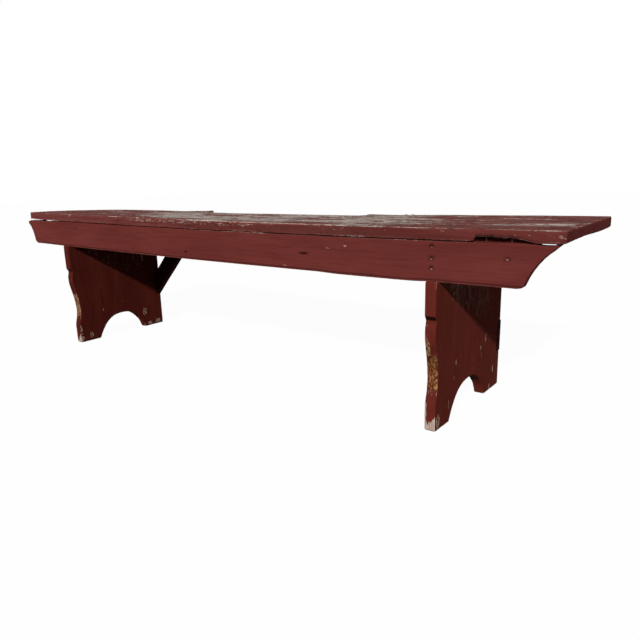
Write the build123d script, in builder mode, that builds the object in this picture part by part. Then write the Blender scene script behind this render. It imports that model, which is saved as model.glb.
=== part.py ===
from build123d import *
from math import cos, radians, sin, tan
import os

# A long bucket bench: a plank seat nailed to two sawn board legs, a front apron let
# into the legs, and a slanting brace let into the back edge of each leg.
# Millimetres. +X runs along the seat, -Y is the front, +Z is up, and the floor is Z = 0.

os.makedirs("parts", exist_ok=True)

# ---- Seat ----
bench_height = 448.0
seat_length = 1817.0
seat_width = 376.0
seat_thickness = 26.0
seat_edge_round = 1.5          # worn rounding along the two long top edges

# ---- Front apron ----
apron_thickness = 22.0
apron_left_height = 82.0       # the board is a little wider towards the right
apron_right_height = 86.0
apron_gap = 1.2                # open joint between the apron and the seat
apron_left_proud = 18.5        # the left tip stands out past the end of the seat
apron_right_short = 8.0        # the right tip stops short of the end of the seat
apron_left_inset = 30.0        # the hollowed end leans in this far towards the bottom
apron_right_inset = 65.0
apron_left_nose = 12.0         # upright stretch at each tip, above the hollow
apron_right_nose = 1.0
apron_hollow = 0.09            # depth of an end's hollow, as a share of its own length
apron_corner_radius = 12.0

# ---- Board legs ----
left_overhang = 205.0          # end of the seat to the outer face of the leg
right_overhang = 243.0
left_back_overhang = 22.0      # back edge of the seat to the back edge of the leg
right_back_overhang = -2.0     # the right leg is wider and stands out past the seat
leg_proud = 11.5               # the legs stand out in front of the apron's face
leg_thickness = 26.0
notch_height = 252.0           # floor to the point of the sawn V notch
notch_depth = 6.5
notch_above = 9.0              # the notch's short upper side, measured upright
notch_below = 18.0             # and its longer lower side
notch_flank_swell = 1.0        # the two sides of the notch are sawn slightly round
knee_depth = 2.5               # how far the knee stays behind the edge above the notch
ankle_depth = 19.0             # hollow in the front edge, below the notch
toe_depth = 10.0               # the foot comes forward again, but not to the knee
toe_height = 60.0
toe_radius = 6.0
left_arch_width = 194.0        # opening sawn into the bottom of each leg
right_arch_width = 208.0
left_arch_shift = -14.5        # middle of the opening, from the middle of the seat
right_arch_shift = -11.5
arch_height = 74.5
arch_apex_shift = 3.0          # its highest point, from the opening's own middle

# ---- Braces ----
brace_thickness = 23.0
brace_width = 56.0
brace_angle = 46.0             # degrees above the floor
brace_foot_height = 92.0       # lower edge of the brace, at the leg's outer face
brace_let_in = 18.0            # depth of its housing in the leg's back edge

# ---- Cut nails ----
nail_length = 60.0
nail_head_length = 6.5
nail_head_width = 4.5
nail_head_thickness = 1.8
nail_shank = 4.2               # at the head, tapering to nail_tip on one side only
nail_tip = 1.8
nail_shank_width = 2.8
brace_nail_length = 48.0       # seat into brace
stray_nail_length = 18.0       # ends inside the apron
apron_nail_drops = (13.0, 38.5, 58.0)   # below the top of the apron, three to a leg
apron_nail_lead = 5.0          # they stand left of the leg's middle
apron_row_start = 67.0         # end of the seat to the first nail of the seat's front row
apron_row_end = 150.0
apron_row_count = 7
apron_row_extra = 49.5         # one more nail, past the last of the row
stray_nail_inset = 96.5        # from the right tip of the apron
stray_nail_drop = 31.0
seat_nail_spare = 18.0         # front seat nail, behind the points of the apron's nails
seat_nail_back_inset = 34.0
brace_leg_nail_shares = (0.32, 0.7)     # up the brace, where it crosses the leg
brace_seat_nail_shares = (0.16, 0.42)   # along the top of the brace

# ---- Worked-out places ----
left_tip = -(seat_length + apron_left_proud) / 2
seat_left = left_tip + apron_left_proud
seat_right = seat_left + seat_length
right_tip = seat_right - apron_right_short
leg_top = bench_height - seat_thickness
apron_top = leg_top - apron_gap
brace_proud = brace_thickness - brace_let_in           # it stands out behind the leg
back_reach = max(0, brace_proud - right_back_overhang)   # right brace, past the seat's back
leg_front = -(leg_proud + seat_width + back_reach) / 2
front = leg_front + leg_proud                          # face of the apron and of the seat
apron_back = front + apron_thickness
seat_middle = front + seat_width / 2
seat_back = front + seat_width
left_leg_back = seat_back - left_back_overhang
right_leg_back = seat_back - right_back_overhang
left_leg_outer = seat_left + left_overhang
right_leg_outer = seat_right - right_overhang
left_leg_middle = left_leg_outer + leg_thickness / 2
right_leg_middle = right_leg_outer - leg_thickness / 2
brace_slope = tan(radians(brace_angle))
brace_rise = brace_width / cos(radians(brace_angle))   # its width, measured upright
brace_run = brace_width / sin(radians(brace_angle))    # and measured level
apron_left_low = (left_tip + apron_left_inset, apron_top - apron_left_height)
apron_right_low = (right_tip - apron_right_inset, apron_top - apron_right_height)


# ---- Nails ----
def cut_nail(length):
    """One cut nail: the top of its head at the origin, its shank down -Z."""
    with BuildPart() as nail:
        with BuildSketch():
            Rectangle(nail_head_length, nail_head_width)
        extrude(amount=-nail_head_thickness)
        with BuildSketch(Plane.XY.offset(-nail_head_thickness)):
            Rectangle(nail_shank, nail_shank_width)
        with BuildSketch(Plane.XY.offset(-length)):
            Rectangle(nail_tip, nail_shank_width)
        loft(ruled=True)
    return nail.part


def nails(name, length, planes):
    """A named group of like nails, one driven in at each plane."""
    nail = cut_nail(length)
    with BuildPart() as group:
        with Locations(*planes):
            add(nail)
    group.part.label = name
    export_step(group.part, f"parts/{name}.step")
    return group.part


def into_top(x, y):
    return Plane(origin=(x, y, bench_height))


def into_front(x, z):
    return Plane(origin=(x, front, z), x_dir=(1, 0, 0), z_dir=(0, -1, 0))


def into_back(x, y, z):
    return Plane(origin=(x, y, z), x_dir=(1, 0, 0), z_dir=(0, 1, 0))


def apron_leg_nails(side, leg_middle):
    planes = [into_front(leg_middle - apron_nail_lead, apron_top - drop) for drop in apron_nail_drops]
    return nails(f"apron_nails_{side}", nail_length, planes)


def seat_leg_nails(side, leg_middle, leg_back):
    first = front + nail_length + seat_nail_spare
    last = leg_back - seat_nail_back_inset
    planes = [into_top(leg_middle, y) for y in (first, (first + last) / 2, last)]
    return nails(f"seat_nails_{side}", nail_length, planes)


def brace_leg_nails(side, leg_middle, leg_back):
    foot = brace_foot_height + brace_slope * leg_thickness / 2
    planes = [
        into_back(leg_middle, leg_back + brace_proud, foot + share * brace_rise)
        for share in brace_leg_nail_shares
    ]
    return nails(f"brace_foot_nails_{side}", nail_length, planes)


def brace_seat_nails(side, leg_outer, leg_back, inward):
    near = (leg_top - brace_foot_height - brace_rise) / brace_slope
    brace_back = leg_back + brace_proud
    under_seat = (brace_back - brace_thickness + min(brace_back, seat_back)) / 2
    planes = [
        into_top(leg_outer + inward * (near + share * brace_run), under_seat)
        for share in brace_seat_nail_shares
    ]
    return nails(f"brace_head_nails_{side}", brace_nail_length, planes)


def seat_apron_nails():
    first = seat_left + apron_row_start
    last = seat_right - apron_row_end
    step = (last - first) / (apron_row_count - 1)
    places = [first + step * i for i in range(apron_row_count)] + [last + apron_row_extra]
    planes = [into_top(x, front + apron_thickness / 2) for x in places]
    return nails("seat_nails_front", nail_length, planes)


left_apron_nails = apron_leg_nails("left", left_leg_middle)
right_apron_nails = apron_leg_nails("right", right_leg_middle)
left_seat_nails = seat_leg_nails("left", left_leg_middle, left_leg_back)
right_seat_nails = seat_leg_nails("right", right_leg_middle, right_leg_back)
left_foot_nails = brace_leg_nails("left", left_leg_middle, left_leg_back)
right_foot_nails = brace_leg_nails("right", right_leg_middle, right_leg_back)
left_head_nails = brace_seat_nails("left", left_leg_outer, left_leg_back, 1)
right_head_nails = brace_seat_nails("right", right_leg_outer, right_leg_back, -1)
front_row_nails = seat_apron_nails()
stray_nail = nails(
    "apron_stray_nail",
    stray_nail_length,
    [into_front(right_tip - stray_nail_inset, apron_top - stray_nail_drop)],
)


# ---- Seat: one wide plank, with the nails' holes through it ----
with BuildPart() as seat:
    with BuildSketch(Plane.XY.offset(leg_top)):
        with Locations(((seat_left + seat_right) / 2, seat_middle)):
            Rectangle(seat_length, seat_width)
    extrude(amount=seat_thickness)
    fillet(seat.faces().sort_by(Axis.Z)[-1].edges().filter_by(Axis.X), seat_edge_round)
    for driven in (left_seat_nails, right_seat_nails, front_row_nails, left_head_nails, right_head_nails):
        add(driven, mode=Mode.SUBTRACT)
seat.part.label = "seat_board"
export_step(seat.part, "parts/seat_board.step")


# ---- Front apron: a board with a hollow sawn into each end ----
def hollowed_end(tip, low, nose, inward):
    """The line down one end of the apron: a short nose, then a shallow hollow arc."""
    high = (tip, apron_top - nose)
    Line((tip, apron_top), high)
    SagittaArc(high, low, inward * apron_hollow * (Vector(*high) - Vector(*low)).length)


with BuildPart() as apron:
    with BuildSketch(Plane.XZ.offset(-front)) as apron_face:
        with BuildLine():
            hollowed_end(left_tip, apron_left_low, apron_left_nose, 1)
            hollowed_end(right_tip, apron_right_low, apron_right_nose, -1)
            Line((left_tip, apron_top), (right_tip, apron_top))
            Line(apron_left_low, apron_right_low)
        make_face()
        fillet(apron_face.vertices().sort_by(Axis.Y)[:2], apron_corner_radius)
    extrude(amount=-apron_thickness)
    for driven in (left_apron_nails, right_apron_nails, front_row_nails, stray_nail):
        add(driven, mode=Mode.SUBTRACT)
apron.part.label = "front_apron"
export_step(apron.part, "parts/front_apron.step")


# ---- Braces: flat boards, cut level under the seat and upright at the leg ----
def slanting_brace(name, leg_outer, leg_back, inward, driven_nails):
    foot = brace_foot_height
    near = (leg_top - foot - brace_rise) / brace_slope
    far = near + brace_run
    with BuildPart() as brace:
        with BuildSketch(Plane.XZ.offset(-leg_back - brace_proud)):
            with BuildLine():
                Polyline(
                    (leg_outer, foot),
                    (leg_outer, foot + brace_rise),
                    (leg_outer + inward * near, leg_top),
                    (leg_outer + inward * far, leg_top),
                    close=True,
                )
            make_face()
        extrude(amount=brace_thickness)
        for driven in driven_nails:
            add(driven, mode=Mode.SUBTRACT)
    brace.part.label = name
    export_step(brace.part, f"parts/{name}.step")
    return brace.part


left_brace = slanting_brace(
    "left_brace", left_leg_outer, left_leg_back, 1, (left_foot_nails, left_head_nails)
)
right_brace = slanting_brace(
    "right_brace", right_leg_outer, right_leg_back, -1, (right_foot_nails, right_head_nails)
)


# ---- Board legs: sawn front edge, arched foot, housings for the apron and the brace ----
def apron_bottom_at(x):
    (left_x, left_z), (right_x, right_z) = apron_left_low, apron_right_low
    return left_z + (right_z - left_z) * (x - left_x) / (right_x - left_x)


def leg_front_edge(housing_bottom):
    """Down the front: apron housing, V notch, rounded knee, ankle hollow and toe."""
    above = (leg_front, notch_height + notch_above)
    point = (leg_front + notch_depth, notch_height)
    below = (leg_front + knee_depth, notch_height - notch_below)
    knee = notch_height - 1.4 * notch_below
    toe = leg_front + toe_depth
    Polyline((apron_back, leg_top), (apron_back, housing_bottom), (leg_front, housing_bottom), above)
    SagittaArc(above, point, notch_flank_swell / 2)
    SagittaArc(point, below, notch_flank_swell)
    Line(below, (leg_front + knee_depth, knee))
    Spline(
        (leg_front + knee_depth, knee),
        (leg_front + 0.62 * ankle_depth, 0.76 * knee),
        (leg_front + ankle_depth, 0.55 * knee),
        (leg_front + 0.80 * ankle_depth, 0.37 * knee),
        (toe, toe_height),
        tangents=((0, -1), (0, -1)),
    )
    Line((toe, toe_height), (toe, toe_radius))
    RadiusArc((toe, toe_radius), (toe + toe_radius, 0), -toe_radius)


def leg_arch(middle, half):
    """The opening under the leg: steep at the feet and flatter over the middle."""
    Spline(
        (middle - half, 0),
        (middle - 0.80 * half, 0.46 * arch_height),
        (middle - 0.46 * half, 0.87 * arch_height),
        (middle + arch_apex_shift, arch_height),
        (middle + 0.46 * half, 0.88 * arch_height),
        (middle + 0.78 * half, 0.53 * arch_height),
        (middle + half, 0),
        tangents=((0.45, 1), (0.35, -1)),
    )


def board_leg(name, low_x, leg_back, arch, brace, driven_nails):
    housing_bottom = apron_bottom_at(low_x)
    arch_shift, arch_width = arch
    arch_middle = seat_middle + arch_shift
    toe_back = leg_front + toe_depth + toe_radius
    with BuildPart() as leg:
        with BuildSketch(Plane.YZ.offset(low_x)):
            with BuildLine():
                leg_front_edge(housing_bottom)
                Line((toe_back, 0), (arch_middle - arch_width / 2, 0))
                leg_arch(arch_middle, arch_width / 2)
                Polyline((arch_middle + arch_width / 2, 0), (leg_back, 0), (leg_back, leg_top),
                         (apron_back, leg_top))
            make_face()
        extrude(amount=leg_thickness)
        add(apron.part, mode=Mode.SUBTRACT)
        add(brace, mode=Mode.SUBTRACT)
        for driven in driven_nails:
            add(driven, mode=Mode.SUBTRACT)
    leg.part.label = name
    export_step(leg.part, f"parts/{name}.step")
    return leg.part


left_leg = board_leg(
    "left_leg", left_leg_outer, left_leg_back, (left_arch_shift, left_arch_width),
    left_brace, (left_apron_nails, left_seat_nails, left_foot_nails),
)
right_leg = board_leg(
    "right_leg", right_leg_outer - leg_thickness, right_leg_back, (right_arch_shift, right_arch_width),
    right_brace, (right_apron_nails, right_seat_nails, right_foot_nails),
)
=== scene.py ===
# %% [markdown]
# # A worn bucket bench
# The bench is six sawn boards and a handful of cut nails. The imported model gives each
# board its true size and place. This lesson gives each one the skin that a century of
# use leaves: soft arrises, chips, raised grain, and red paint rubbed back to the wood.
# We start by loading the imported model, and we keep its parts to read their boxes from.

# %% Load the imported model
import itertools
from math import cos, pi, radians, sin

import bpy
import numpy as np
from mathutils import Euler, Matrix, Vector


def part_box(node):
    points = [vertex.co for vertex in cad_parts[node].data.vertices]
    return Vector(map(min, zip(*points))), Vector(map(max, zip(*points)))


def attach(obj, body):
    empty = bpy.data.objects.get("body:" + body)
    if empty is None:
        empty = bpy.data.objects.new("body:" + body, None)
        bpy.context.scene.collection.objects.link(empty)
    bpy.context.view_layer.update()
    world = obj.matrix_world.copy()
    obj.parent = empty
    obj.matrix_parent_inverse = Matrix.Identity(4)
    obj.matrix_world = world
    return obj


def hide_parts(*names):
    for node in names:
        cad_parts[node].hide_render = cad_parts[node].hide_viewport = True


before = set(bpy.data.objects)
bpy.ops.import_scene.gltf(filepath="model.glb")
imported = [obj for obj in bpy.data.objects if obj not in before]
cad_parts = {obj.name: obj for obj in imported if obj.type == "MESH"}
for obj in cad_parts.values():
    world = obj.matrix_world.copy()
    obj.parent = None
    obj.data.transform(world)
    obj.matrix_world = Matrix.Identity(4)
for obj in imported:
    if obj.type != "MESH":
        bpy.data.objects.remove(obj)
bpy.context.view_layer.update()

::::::

* _Task to complete_
From the line with "return leg.part" through the line with "# use leaves: soft", repeat every line exactly, both ends included, and nothing outside that range.

* _Answer for this exercise_
    return leg.part


left_leg = board_leg(
    "left_leg", left_leg_outer, left_leg_back, (left_arch_shift, left_arch_width),
    left_brace, (left_apron_nails, left_seat_nails, left_foot_nails),
)
right_leg = board_leg(
    "right_leg", right_leg_outer - leg_thickness, right_leg_back, (right_arch_shift, right_arch_width),
    right_brace, (right_apron_nails, right_seat_nails, right_foot_nails),
)
=== scene.py ===
# %% [markdown]
# # A worn bucket bench
# The bench is six sawn boards and a handful of cut nails. The imported model gives each
# board its true size and place. This lesson gives each one the skin that a century of
# use leaves: soft arrises, chips, raised grain, and red paint rubbed back to the wood.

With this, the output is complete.